As Hans Rām's message was spreading throughout northern India, several initiatives were taken to facilitate his work, including the publishing of a monthly magazine named Hansadesh in 1951, and the formation of the Divine Light Mission (DLM). For nearly 30 years Hans disseminated his message without any formal organisation. After resisting suggestions for such an organisation, he finally gave in to growing pressure, and the Divine Light Mission was registered in Patna in 1960, to develop and structure the growing activities across India. The mission aims discussed are that "in principle all religions are one" and that the understanding that "peace is indivisible" and achievable by individuals and that "disgruntled individuals and dissatisfied nations can never promote lasting peace in the world." It also discusses some humanitarian initiatives.

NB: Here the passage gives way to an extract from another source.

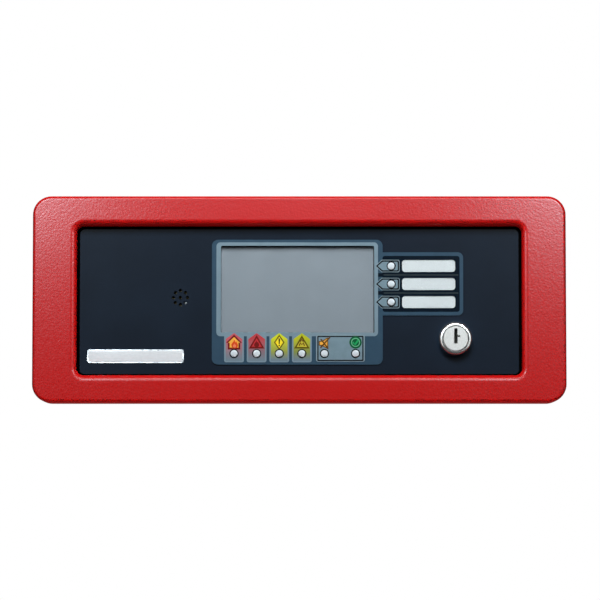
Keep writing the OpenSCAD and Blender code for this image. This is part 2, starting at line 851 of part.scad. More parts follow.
module lock_plug() color("silver") upright() translate(lock_at) difference() {
    union() {
        translate([0, 0, plug_shoulder + lock_fit]) rotate_extrude($fn = FINE) polygon([
            [0, 0], [plug_r, 0], [plug_r, plug_head_h - 0.3],
            [plug_r - 0.3, plug_head_h], [0, plug_head_h]]);
        bar(barrel_r, cam_front, plug_shoulder + 0.1);
        block([tail, tail], cam_back, cam_front + 1);
    }
    slab(plug_front - keyway_depth, plug_front + 1) keyway();
    bar(cam_screw_r, cam_back - 1, cam_back + cam_screw_l);
}

// A tall slot with a side groove for the key's ward.
module keyway() {
    translate([0, keyway_rise]) square([keyway_w, keyway_h], center = true);
    translate([0, ward_rise]) square([ward_reach, ward_h]);
}

module lock_cam() color("silver") upright() translate(lock_at) slab(cam_back, cam_front)
    difference() {
        union() {
            circle(cam_hub_r);
            translate([0, -cam_w / 2]) square([cam_reach - cam_w / 2, cam_w]);
            translate([cam_reach - cam_w / 2, 0]) circle(cam_w / 2);
        }
        square(tail + 2 * lock_fit, center = true);
    }

module cam_screw() color("silver") upright() translate(lock_at) difference() {
    union() {
        bar(cam_screw_head_r, cam_back - cam_screw_head_t, cam_back);
        bar(cam_screw_r, cam_back - 0.1, cam_back + cam_screw_l);
    }
    translate([-cam_screw_head_r, -0.5, cam_back - cam_screw_head_t - 1])
        cube([2 * cam_screw_head_r, 1, 2]);
}

// ---------------------------------------------------------------- the model

back_box();
cable_bushing();
rim_seal();
hinge_box_leaf();
hinge_pin();
earth_stud();
earth_nut();
door_shell();
hinge_door_leaf();
door_studs();
panel_nuts();
interface_panel();
overlay_spacer();
graphic_overlay();
label_windows();
name_badge();
display_tape();
touch_screen();
display_frame();
display_cell();
display_backlight();
display_pads();
display_ribbon();
ribbon_socket();
main_board();
board_standoffs();
board_screws();
status_leds();
label_leds();
status_lenses();
label_lenses();
sounder_ring();
sounder_disc();
sounder_ceramic();
sounder_lead_red();
sounder_lead_black();
lead_socket();
lead_plug();
processor_chip();
memory_chips();
capacitors();
power_coils();
terminal_headers();
terminal_plugs();
terminal_screws();
lock_body();
lock_washer();
lock_nut();
lock_plug();
lock_cam();
cam_screw();
label_strip_top();
label_strip_middle();
label_strip_bottom();
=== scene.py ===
"""The looks of the fire alarm panel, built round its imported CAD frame.

Lengths are in metres. A place on the front is given as (x, z), and its level is its
distance out of the wall, so a point is (x, -level, z).
"""
import math
import random

import bmesh
import bpy
from mathutils import Matrix, Vector


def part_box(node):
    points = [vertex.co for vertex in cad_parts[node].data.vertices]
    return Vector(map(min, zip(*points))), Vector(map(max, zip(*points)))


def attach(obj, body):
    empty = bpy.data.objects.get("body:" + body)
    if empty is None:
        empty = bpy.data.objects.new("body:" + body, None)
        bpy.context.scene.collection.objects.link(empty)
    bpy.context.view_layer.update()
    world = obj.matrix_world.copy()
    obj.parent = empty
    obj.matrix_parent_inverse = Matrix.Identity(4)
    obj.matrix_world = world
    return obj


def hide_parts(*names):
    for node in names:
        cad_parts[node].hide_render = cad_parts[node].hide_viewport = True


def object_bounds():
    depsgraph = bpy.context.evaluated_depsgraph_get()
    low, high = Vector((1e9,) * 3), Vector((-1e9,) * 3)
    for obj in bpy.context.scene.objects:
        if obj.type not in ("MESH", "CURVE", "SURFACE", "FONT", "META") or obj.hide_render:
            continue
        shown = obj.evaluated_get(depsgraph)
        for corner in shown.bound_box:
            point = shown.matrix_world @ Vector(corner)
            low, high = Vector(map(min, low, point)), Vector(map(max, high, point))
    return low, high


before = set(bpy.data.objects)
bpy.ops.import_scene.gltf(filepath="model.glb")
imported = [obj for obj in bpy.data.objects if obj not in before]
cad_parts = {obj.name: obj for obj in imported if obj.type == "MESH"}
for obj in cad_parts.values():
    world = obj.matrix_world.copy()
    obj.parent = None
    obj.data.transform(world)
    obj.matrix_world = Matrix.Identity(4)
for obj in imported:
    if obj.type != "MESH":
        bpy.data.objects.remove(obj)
CAD_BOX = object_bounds()

MM = 0.001
DOOR = "front_door"
BOX = "wall_box"
SHEET = 1.5 * MM         # the steel of the box and the door
STAND_UP = Matrix.Rotation(math.radians(90), 4, "X")


# -------------------- places from the frame

def front_of(node):
    """The level of a node's foremost face."""
    return -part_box(node)[0].y


def back_of(node):
    """The level of a node's rearmost face."""
    return -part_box(node)[1].y


def span(node):
    """(left, right, bottom, top) of a node, seen from the front."""
    low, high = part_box(node)
    return low.x, high.x, low.z, high.z


def solids(node):
    """The (low, high) boxes of a node's separate solids, from left to right and bottom to top."""
    mesh = bmesh.new()
    mesh.from_mesh(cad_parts[node].data)
    bmesh.ops.remove_doubles(mesh, verts=mesh.verts, dist=1e-7)
    left, boxes = set(mesh.verts), []
    while left:
        group, front = set(), [left.pop()]
        while front:
            vert = front.pop()
            group.add(vert)
            for edge in vert.link_edges:
                other = edge.other_vert(vert)
                if other in left:
                    left.remove(other)
                    front.append(other)
        points = [v.co for v in group]
        boxes.append((Vector(map(min, *points)), Vector(map(max, *points))))
    mesh.free()
    return sorted(boxes, key=lambda b: (round(b[0].x, 5), round(b[0].z, 5)))


def middles(node):
    """The (x, z) middles of a node's separate solids."""
    return [((low.x + high.x) / 2, (low.z + high.z) / 2) for low, high in solids(node)]


# -------------------- camera, light, floor

FACE = front_of("door_shell")
FOCAL = 186.9           # mm, on a 36 mm sensor
CAMERA_DISTANCE = 2.0
CAMERA_RISE = -4        # degrees: the camera looks up a little
AIM = Vector((0.00045, -FACE, -0.0006))     # close to the middle of the door's face
FRONT = (0, -FACE, 0)


def make_camera():
    data = bpy.data.cameras.new("camera")
    data.lens = FOCAL
    data.sensor_width = 36
    camera = bpy.data.objects.new("camera", data)
    bpy.context.scene.collection.objects.link(camera)
    rise = math.radians(CAMERA_RISE)
    back = Vector((0, -math.cos(rise), math.sin(rise)))
    camera.location = AIM + back * CAMERA_DISTANCE
    camera.rotation_mode = "QUATERNION"
    camera.rotation_quaternion = (-back).to_track_quat("-Z", "Y")
    bpy.context.scene.camera = camera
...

By the early 1960s there were students in most large cities, towns and villages in the states of Uttar Pradesh, Bihar, Haryana, Punjab, and Rajasthan, as well as within the Indian communities in South Africa. Meetings were still small, and Hans' close relationship with his students continued. In 1963, the first of many large public programs was held in the Ram Lila grounds in New Delhi, reportedly attended by 15,000. In 1964, an event took place on Gandhi Maidan in the heart of old Delhi that attracted even larger crowds. Several ashrams were opened during that time, including a small one in Rajasthan and another larger one called Satlok ("Place of Truth") located between Delhi and Haridwar.

In 1965, Hans attended a religious conference in New Delhi's Constitution Club that was chaired by the then Speaker of the India Parliament, Mr. Ayengar. That year Hans flew for the first time when he visited his students in Jammu, Kashmir.

On 18 July 1966, while visiting a small ashram in Alwar, Hans fell ill, and the same day returned to Delhi by car. It is reported that he died at 3 a.m. the following morning. Three days later, in a procession led by his family and many grieving mahatmas, his ashes were taken to his home in Haridwar.

==Succession==

During the customary 13 days of mourning following Hans's death, the succession was discussed by DLM officials. The youngest son, 8-year-old Prem Rawat, addressed the crowd and was accepted by them, as well as by his mother and brothers, as the "Perfect Master". Though Prem Rawat was officially the leader of the DLM, because of his young age authority was shared by the whole family.

For the next eight years Hans's family supported Prem Rawat as his successor but the latter's decision to marry a Westerner in 1974 precipitated a struggle for control of DLM. Mata Ji returned to India and appointed her oldest son Satpal as the new head of DLM India claiming that Prem Rawat had broken his spiritual discipline by marrying and becoming a "playboy". The Western "premies" remained loyal to Prem Rawat but the marriage led to a permanent rift within the family and was also credited with causing a profound disruption in the movement.

Satpal became the new head of the organisation in India and later also became a prominent INC politician, being elected to the 11th and 15th Lok Sabha; he is considered a satguru by his followers.